I don't dispute that but should I encounter a plant or organism that makes climbing a route more difficult I wouldn't destroy it if it was considered rare enough to be legally protected, not permitting such plants to grow in the first place is rather different in my opinion.


> I know some lichens are very sensitive, perhaps rare and take longer to get established than others. These need protecting, but often it's a choice between climbing or conservation. That's a debate worth having, but don't victimise people because they don't go to honey pots- the issues are exactly the same. There's an argument that occasional very intrusive outings on the rock do less damage than constant little bits of gardening- if a route only gets repeated every 10 years then the flora is never really removed.

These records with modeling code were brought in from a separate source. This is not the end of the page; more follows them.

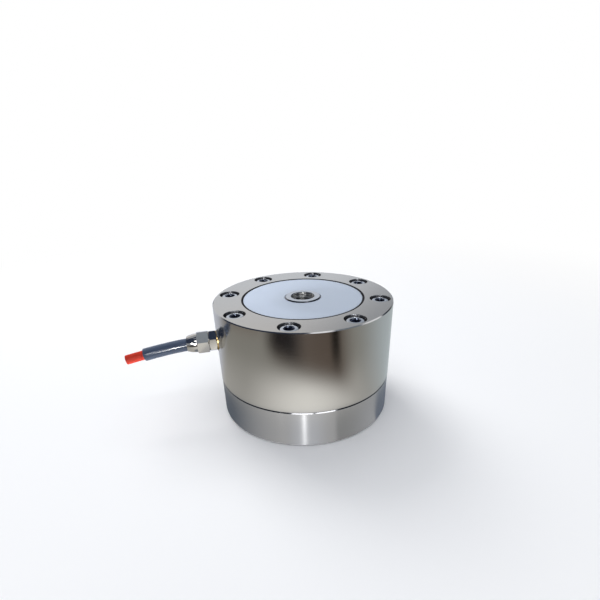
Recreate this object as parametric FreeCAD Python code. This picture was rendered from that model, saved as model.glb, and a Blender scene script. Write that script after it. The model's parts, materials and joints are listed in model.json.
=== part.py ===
import FreeCAD, Part
import math
import os

# Compression load cell: a one-piece spring element bolted to a round base plate.
# Millimetres. +Z is the load axis. The origin is the centre of the base plate's bottom face.
# The cable gland points along -X.

# Base plate
BASE_H = 22.2
BASE_INSET = 0.2            # less in radius than the spring element
BASE_EDGE = 1.0             # chamfer next to the floor
RELIEF_H = 1.2              # shallow recess under the hub
RELIEF_CLEAR = 1.0          # recess round the hub

# Spring element
BODY_D = 105.0
BODY_H = 46.3
BODY_EDGE = 0.5             # chamfer round the top of the rim
JOINT_EDGE = 0.35           # chamfers that meet at the joint line
HUB_EDGE = 0.6
HUB_D = 21.2
HUB_PROUD = 0.4             # hub above the rim
HUB_UNDER_GAP = 1.0         # hub above the base plate
SHOULDER_W = 2.4            # step of the hub that the covers sit on
LEDGE_W = 2.0               # step of the rim that the covers sit on
OUTER_WALL = 1.5            # metal outside the counterbores
INNER_WALL = 2.8            # metal inside the counterbores
WIRING_H = 2.8              # room over the webs, under the top cover
LOWER_ROOM_H = 2.6          # room under the webs, over the bottom cover
LOWER_SEAT_H = 3.4          # seat of the bottom cover above the joint line
POCKET_D = 10.0
PLACES = 8                  # pockets, and screws midway between them

# Centre threads, M14 x 2, cut at their major diameter
THREAD_D = 14.0
THREAD_DEPTH = 24.0
THREAD_EDGE = 0.2
BASE_THREAD_EDGE = 0.6
DRILL_POINT = 118.0

# Socket cap screws, M6
SCREW_D = 6.0
SCREW_GRIP = 10.5           # length of thread in the base plate
HEAD_D = 10.0
HEAD_H = 6.0
SOCKET_AF = 5.0
SOCKET_DEPTH = 3.0
HEAD_SINK = 0.8             # head below the rim
HEAD_CLEAR = 1.0            # counterbore round the head
SHANK_CLEAR = 0.3
TAP_CLEAR = 0.05
TAP_RUNOUT = 3.5            # tapped hole below the screw's point

# Covers and their seals
COVER_T = 2.6
COVER_FIT = 0.1             # covers inside the rim
HUB_GAP = 0.3               # covers round the hub
COVER_RAISED_H = 1.6        # white face above the groove
COVER_SUNK = 0.2            # white face below the rim
COVER_GROOVE_W = 1.3
COVER_EDGE = 0.6            # chamfer along the groove
SEAL_T = 0.6                # squeezed flat seals under the top cover
SEAL_INSET = 0.3            # seal back from the edge of its ledge

# Strain gauges, one on a wall of each pocket
GAUGE_T = 0.2
GAUGE_H = 9.0
GAUGE_ARC = 60.0
GAUGE_FIT = 0.02
TAB_W = 2.4
TAB_H = 0.8
TAB_T = 0.8
LEAD_W = 0.8                # flat ribbon
LEAD_T = 0.3

# Terminal board on top of the webs
BOARD_T = 0.8
BOARD_CLEAR = 1.0           # board off the hub and the rim
WINDOW_INSET = 0.1          # window over each pocket, smaller than the pocket
WINDOW_W = 7.0              # along the radius

# Cable gland
GLAND_RISE = 24.8           # axis above the joint line
GLAND_THREAD_D = 8.0
GLAND_THREAD_L = 8.0
PORT_CLEAR = 0.05
PORT_RUNOUT = 1.0
SPOT_CLEAR = 0.4            # flat round the washer
SPOT_DEPTH = 0.05
WASHER_D = 12.4
WASHER_T = 0.6
ADAPTER_AF = 11.0
ADAPTER_L = 4.4
ADAPTER_TURN = 30.0         # its corner above the horizontal
TAIL_D = 8.6                # outer thread that the nut runs on
TAIL_L = 5.4
GLAND_BORE_D = 6.0
NUT_AF = 12.0
NUT_HEX_L = 6.8
NUT_DOME_L = 5.65           # dome in two tapers
DOME_STEP = 0.5             # dome inside the hexagon's flats
DOME_BEND_L = 3.0           # length of the first taper
DOME_BEND_D = 10.4
NUT_TURN = 20.0
NUT_MOUTH_D = 8.1
NUT_LIP = 0.3               # wall at the mouth
NUT_GAP = 0.1               # nut off the adapter
NUT_FIT = 0.05
MOUTH_L = 3.0               # narrow stretch of the nut's bore
BUSH_FIT = 0.1              # rubber bush in the nut and on the cable

# Cable
CABLE_D = 5.5
SLEEVE_D = 7.3
SLEEVE_FIT = 0.04
SLEEVE_SET = 2.7            # sleeve inside the nut's mouth
SLEEVE_L = 27.1
CORE_D = 1.0
CORE_PITCH = 1.05
CORES = 4
CORE_LIE = 0.05             # core over the board
CORE_LANDING = 4.0          # core's end past the window in the board
DUCT_D = 7.0
# Distance past the nut's mouth, and drop below the gland's axis
ROUTE = [(-14.5, 0.0), (-0.5, 0.0), (22.0, 3.0), (34.0, 5.3)]
ARC_SHARE = 0.45            # of the shorter run, before and after each corner

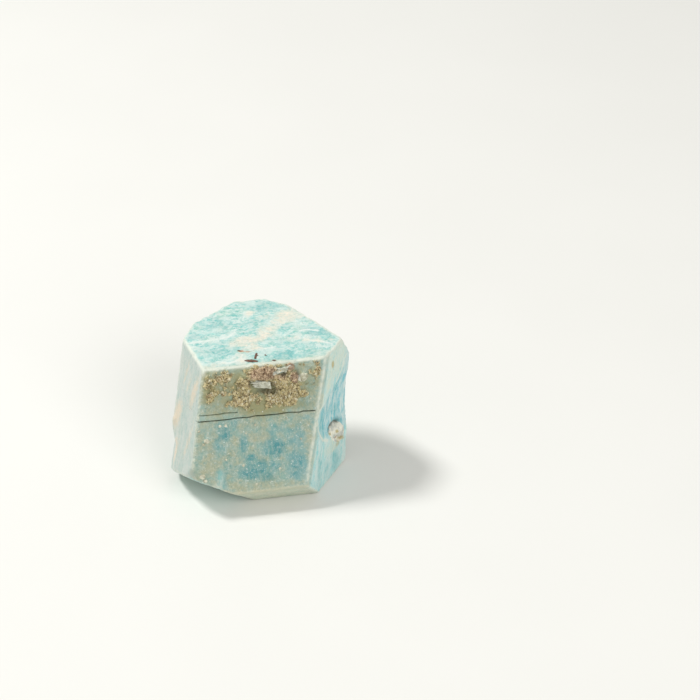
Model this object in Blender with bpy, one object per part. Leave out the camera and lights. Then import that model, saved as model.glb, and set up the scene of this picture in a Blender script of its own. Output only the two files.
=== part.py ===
"""A loose crystal of amazonite, standing on the cleavage that it rests on.

The crystal is cut from a block by its named faces, which follow the lattice of microcline. A fracture
hollow, ledges, pits and cleavage cracks are then cut in, and a lump of quartz and a crust of small
grains and blades grow on it. Every place and size below is in millimetres; the mesh is in metres.
"""
import math
import random

import bmesh
import bpy
from mathutils import Matrix, Vector

MM = 0.001

# Size and lattice
HEIGHT = 28.5
AXIS_AZIMUTH = 60.0
AXIS_LEAN = 25.9
EDGE_WEAR = 0.36
BLOCK_REACH = 40.0
# Base colour of the plain part, red, green and blue
AMAZONITE = (0.33, 0.62, 0.60)
# Middle of the crystal's box in the drawing, which becomes the part's origin
MIDDLE = (0.2472, -0.0188)

# Corners of the top, counter-clockwise
FRONT_LEFT = (-11.4, -6.55, HEIGHT)
FRONT_RIGHT = (12.8, -6.55, HEIGHT)
RIGHT = (17.4, -1.35, HEIGHT)
BACK_RIGHT = (7.2, 14.1, HEIGHT)
BACK = (4.0, 16.2, HEIGHT)
BACK_LEFT = (-2.4, 16.45, HEIGHT)
LEFT_BACK = (-11.2, 9.9, HEIGHT)
LEFT = (-13.95, 5.1, HEIGHT)

# Places where the lower faces pass; the right foot is given along and up the right face
RIGHT_EDGE_AZIMUTH = 53.3
RIGHT_FOOT = (7.05, 7.65)
LEFT_FOOT = (-17.7, -6.12, 7.6)
FRONT_FOOT = (6.85, -16.44, 5.0)
UNDERCUT = (-7.65, -16.49, 4.9)
LEFT_FRONT_FOOT = (-15.17, -14.04, 10.7)

# Step of the lower left edge, and the low swelling above it, by its y and height
LEFT_STEP_AT = (-17.3, 0.0, 11.0)
LEFT_STEP_AZIMUTH = 265.0
LEFT_BUMP_AT = (-1.6, 13.6)
LEFT_BUMP_RADII = (1.2, 1.7, 0.8)
LEFT_BUMP_DEPTH = 0.5

# Fracture hollow of the right face: where it lies along and up the face, and its curvature
HOLLOW_AT = (6.5, 14.5)
HOLLOW_RADII = (13.5, 8.5, 2.1)
HOLLOW_CENTRE_OUT = 0.97
HOLLOW_ROOF_TILT = 16.7
HOLLOW_ROOF_RAMP = 30.0
HOLLOW_ROOF_AT = (5.6, 20.6)
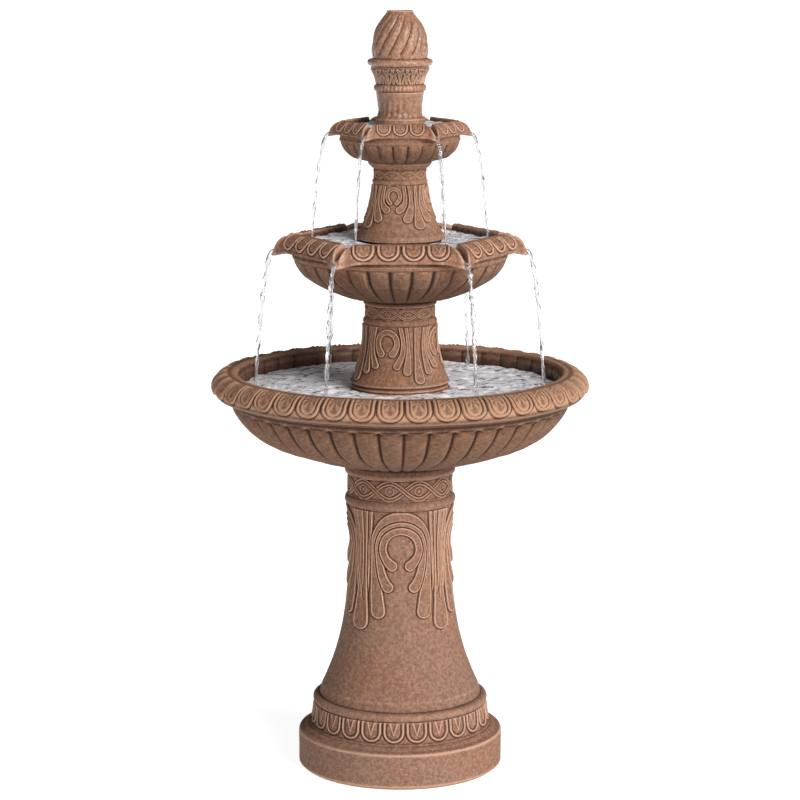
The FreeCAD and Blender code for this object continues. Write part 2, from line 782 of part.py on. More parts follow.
    spigot = cylinder("outlet_spigot", 0, 0, top_z - 8, dim("outlet_bore_radius", -0.05), 8)
    flange = cylinder("outlet_flange", 0, 0, top_z, dim("outlet_radius"), 1)
    barb = cylinder("outlet_barb", 0, 0, top_z, dim("tube_bore_radius", -0.05), 26)
    way = cylinder("outlet_way", 0, 0, top_z - 10, 4.5, 50)
    finish("pump_outlet", cut("pump_outlet", fuse("outlet_solid", spigot, flange, barb), way))

    band = ring("clamp_band", 0, 0, dim("tube_bottom_z", 6), dim("tube_radius", 1.6),
                dim("tube_radius", 0.05), 9)
    ear = box("clamp_ear", 8.6, -3.5, dim("tube_bottom_z", 6), 7, 7, 9)
    screw_way = cylinder("clamp_screw_way", 12, 0, dim("tube_bottom_z"), 1.6, 30)
    finish("hose_clamp", cut("hose_clamp", fuse("clamp_solid", band, ear), screw_way))

    gland = cylinder("gland_body", back - 7, axis_y, rotor_z + 16, 6, 7, True)
    tail = cylinder("gland_tail", back - 1, axis_y, rotor_z + 16, 3.9, 3, True)
    cord_way = cylinder("gland_cord_way", back - 8, axis_y, rotor_z + 16, 2.8, 6, True)
    finish("cord_gland", cut("cord_gland", fuse("gland_solid", gland, tail), cord_way))

    feet = []
    for index, (foot_x, foot_y) in enumerate((
        (back + 8, side_y + 8), (back + 8, side_y + width - 8),
        (front + 16, side_y + 8), (front + 16, side_y + width - 8),
    )):
        foot = document.addObject("Part::Cone", f"foot_{index}")
        foot.Radius1 = 6.5
        foot.Radius2 = 3.5
        foot.Height = number(dim("pump_bottom_z")) - number(dim("column_seat_z"))
        place(foot, foot_x, foot_y, dim("column_seat_z"))
        feet.append(foot)
    group = document.addObject("Part::Compound", "feet")
    group.Links = feet
    finish("suction_feet", group)


# ---------------------------------------------------------------- build, check, write

make_pedestal()
make_basin()
make_lower_column()
make_middle_bowl()
make_upper_column()
make_top_bowl()
make_neck()
make_finial()
make_water_way()
make_pump()
document.recompute()

faults = [item.Name for item in document.Objects if {"Invalid", "Error"} & set(item.State)]
if faults:
    raise RuntimeError("features that failed: " + ", ".join(faults))

os.makedirs("parts", exist_ok=True)
for part in SUB_PARTS:
    shape = part.Shape
    if shape.isNull() or not shape.isValid() or not shape.Solids:
        raise RuntimeError("no valid solid: " + part.Label)
    print(f"{part.Label:22s} {len(shape.Solids)} solid(s) {shape.Volume / 1000:10.1f} cm3")
for part in SUB_PARTS:
    part.Shape.exportStep(f"parts/{part.Label}.step")
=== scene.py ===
"""Looks for the tiered water fountain: carved cast-stone tiers, running water, floor, light, camera.

Lengths are millimetres until a mesh is made. Turn 0 faces the front (-Y) and grows towards +X.
"""

import json
import math

import bpy
import numpy as np
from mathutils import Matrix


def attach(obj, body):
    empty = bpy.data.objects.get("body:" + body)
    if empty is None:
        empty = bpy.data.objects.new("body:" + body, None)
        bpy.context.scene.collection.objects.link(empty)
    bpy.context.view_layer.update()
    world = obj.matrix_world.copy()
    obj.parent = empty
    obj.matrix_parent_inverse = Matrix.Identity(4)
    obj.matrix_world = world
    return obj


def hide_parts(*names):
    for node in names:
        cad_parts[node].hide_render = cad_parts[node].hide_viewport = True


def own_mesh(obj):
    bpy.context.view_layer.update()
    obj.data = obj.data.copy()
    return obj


MM = 0.001
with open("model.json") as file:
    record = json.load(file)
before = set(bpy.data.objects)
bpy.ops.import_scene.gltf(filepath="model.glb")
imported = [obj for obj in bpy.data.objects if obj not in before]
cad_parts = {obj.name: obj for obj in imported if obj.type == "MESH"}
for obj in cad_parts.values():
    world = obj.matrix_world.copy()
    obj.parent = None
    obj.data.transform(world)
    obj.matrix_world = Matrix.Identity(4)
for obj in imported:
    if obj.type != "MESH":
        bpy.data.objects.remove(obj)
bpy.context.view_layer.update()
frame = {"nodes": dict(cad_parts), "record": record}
coarse = 1.0

HEX_TRAVEL = 22.0  # going from round to six-sided counts as this much travel along an outline
DENSE = 0.35  # spacing of the points an outline is first traced with
FACING_REACH = 14.0  # distance along an outline over which its facing is averaged, in mm
PHASES = 6.28  # waves start anywhere in one full turn
SIDES = 6  # sides, and pouring lips, of the two upper bowls

# heights of the still water, and how far each tier is turned against the basin
BASIN_WATER = 621.0
MIDDLE_WATER = 857.0
TOP_WATER = 1040.0
MIDDLE_YAW = 0.5
TOP_YAW = 0.4

# eggs round the basin's rim (and lobes round its underside), and how far they are turned
BASIN_UNITS = 43
BASIN_TURN = math.radians(2.9)


# -------- curves and profiles


def smooth_step(value, low, high):
    """0 below low, 1 above high and an even curve between."""
    t = np.clip((value - low) / (high - low), 0.0, 1.0)
    return t * t * (3.0 - 2.0 * t)


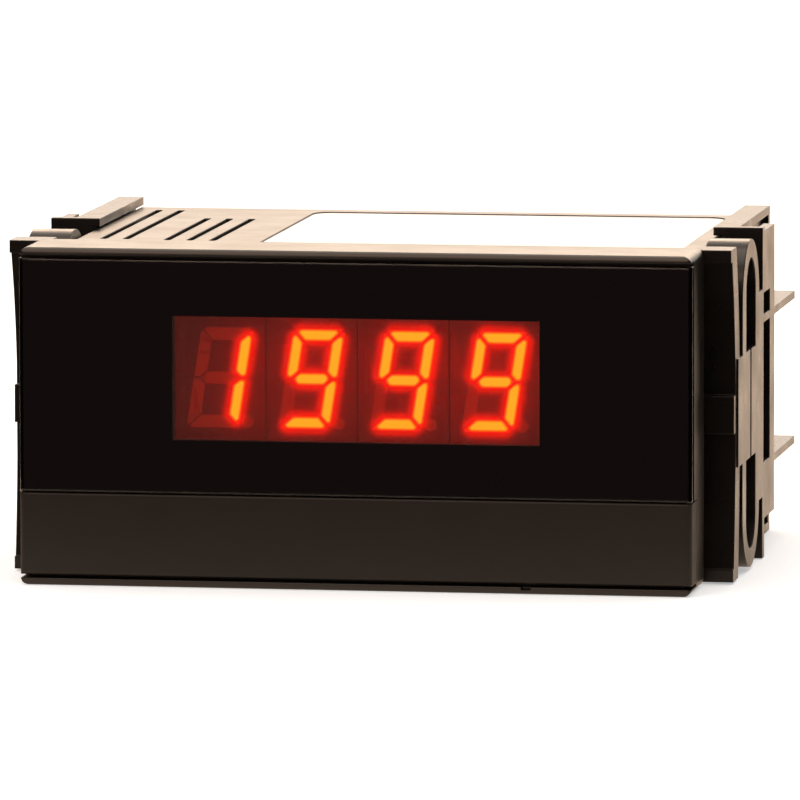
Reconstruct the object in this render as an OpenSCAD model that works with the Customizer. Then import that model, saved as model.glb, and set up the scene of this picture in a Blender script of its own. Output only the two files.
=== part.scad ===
// Digital panel meter, 96 x 48 mm front, with two clip-on side brackets.
// X runs to the right, Y from the front to the back, Z up.
// The origin is the middle of the plane in which the bezel seats on a panel.

/* [Bezel] */
// Width of the bezel
bezel_w = 96; // [95:0.5:99]
// Height of the bezel
bezel_h = 48; // [47.6:0.4:50]
// Depth of the bezel in front of the panel
bezel_d = 12.5; // [11.5:0.5:15]
// Radius of the bezel's four corners
bezel_corner_r = 1.4; // [0.8:0.2:2]
// Radius of the bezel's front edges
bezel_edge_r = 0.8; // [0.3:0.1:0.9]
// Thickness of the rims above and below the front pieces
rim_t = 1; // [0.8:0.1:1.4]
// Width of the shadow groove inside the rims
groove_w = 0.5; // [0.3:0.1:0.8]
// Distance of the front pieces behind the rims
front_inset = 0.2; // [0:0.1:0.5]
// Width of the pry notch in the lower rim
notch_w = 1.4; // [1:0.2:3]
// Place of the pry notch across the front
notch_x = 24.5; // [15:0.5:35]

/* [Lens and lower cover] */
// Thickness of the lens and of the lower cover
lens_t = 2.3; // [1.8:0.1:3]
// Height of the lower cover
cover_h = 11.65; // [10.5:0.25:13]
// Joint between the lens and the lower cover
cover_joint = 0.15; // [0.1:0.05:0.3]
// Running clearance behind the lower cover
cover_clear = 0.15; // [0.1:0.05:0.25]
// Depth of the lower cover's end cheeks
cheek_d = 4.8; // [3.5:0.1:6]
// Thickness of the end cheeks
cheek_t = 1.3; // [1:0.1:1.8]
// Reach of the cover's two legs behind the front wall
leg_reach = 1; // [0.6:0.1:2]
// Distance of each leg from the side wall's inner face
leg_inset = 23.65; // [23:0.25:24.5]

/* [Case] */
// Width of the case behind the bezel
case_w = 91.5; // [90.5:0.25:92]
// Height of the case behind the bezel
case_h = 44.8; // [44:0.2:45.2]
// Length of the case behind the panel
case_l = 65.5; // [64:0.5:80]
// Wall of the case
wall_t = 1.6; // [1.4:0.1:2]
// Radius of the case's long edges
case_r = 0.8; // [0.4:0.1:1.2]
// Width of a vent slot
vent_w = 1.1; // [0.8:0.1:1.5]
// Distance from one vent slot to the next
vent_pitch = 3.3; // [2.6:0.1:3.6]
// Length of the two outer vent slots
vent_long = 44; // [30:1:45]
// Length of the three inner vent slots
vent_short = 33; // [20:1:40]
// Pitch of the bracket teeth on the case sides
tooth_pitch = 2; // [1.6:0.1:3]
// Depth of the bracket teeth
tooth_d = 0.6; // [0.3:0.1:0.8]
// Height of the toothed band
tooth_h = 7; // [5:0.5:9]

/* [Display] */
// Width of the display window
window_w = 52.4; // [50:0.2:54]
// Height of the display window
window_h = 17.6; // [16.6:0.2:18.6]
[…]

Who is victimising anyone, I originally posted in this thread to draw the O.P.'s attention to the fact that certain species of lichen are protected by law, and that removing them is a criminal offence.

Aztec Bar - on 10 Aug 2012
In reply to EddInaBox:
I've found a 6" angle grinder works well and also can improve any smaller holds.
Boy - on 10 Aug 2012
In reply to Hazelnuts:
I've found the most effective way to remove lichen is on a wet day, with a bucket/bottle of water and a brush. Most stuff comes off easily but quickly clogs the bristles of the brush, hence the water to clean the brush between sweeps. Very effective and minimally damaging to the rock. Unfortunately it means you get wet and filthy, and can't try the route on the day you clean it.
For those agonising about damage to rare lichens, I think itís worth remembering that the common or garden green muck that grows on north facing grit is algae not lichen and very common too, especially since the decline of our heavy industry and domestic coal use vastly improved air quality in the last few decades.